Ans. Section 22 of the Food Safety Standards Act, 2006 (FSS Act, 2006) has the provision that no person shall manufacture, distribute, sell or import organic foods which the Central Government may notify in this behalf. Accordingly, FSSAI has notified Food Safety and Standards (Organic Food) Regulations, 2017 in the Gazette of India. In the spirit of ‘One Nation, One Food law’, FSSAI released these Regulations along with a unified logo for Organic Foods ‘Jaivik Bharat’ as a symbol of authenticity and trust.  

Q.2 How FBOs are required to comply with these regulations? 

Ans. Food Business Operators shall comply with all the provisions of these Regulations. The organic foods to comply with all the applicable provisions of any one of the certification systems i.e. National Programme for Organic Production (NPOP) or Participatory Guarantee System for India (PGS-India). A direction dated 29th June 2018, was issued wherein it was directed that all FBOs manufacturing/processing or handling Organic Food shall have to obtain a license under FSS Act 2006 or get the organic food endorsed in their existing license through Food Licensing and Registration System (FLRS) within three months from commencement of these Regulations. However, through another direction dated 24th January 2019 the use of FSSAIs organic logo (Jaivik Bharat) was made implementable w.e.f 01st April 2019.  

Q.3 Any relaxations for small organic producers? 

Ans. The Organic food which is marketed through direct sales by the small original producer or producer organization, as determined by the Food Authority from time to time, to the end consumer shall be exempted from the provisions of NPOP or PGS-India. However, the provision of direct sales of organic food to the end consumer by the small original producer/producer organization having an annual turnover of organic produce of not more than Rs 12 lakh is permitted. They may be allowed to sell organic food without any certification i.e. NPOP/PGS-India. 

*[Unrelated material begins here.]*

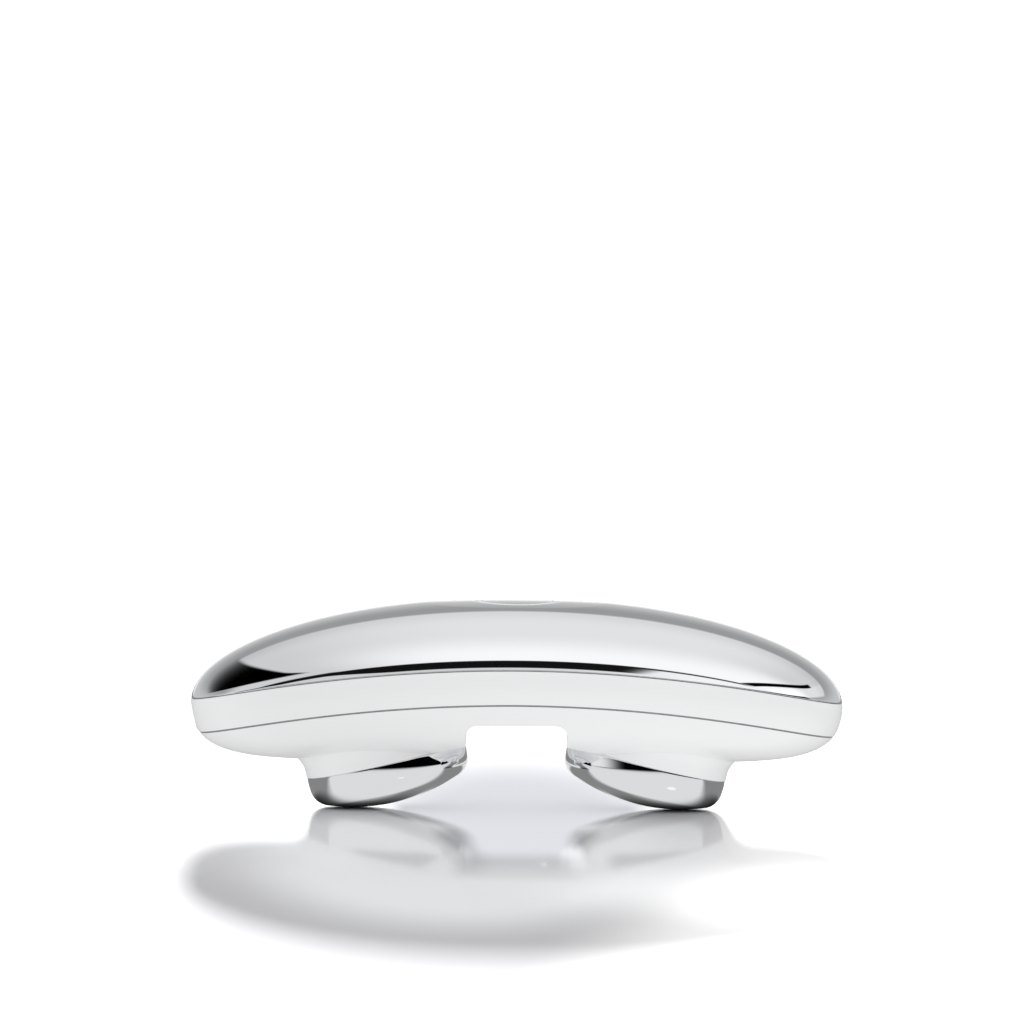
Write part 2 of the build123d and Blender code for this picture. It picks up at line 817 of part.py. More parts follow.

It is not always viable for small producers who have low quantities of organic food to go to the market. In such cases the, aggregator/intermediary may collect organic food from small producers and sell it to the end consumer directly. Such aggregator/intermediary shall have a turnover of organic produce not exceeding Rs 50 lakhs/annum. They may be allowed to sell products without any certification i.e. NPOP/PGS-India. Such foods shall not bear Jaivik Bharat Logo. 

However, organic food retail firms have to comply with the certification norm. To build confidence in small producers, these regulations may be considered as 'enabling regulations' and not be considered for prosecution particularly for small original producers and producer organizations during the initial phase of its implementation till April 2020". 

Q.4 How can a consumer identify that the product is organic or not? Will these regulations help? 

Ans. Yes, the FSSAI's Organic Logo on foods will signify that such foods are organic because the FSSAI’s Organic Logo on the foods can be used only after the standards of certification and other FSS Regulations are being met. As the domestic Regulations are being implemented, therefore the companies will have to comply with the regulations before labeling their products as organic.  

Q.5 What are the key challenges in the implementation of Organic Food Regulations? 

Ans. One of the key challenges is that there are a large number of producers and producer organizations in the country who are not yet certified under any of the two systems of certifications - National Program for Organic Production (NPOP) and Participatory Guarantee System (PGS) India. It is important to align them under the regulations and efforts are underway for simplification of PGS-India to make it small producer –friendly.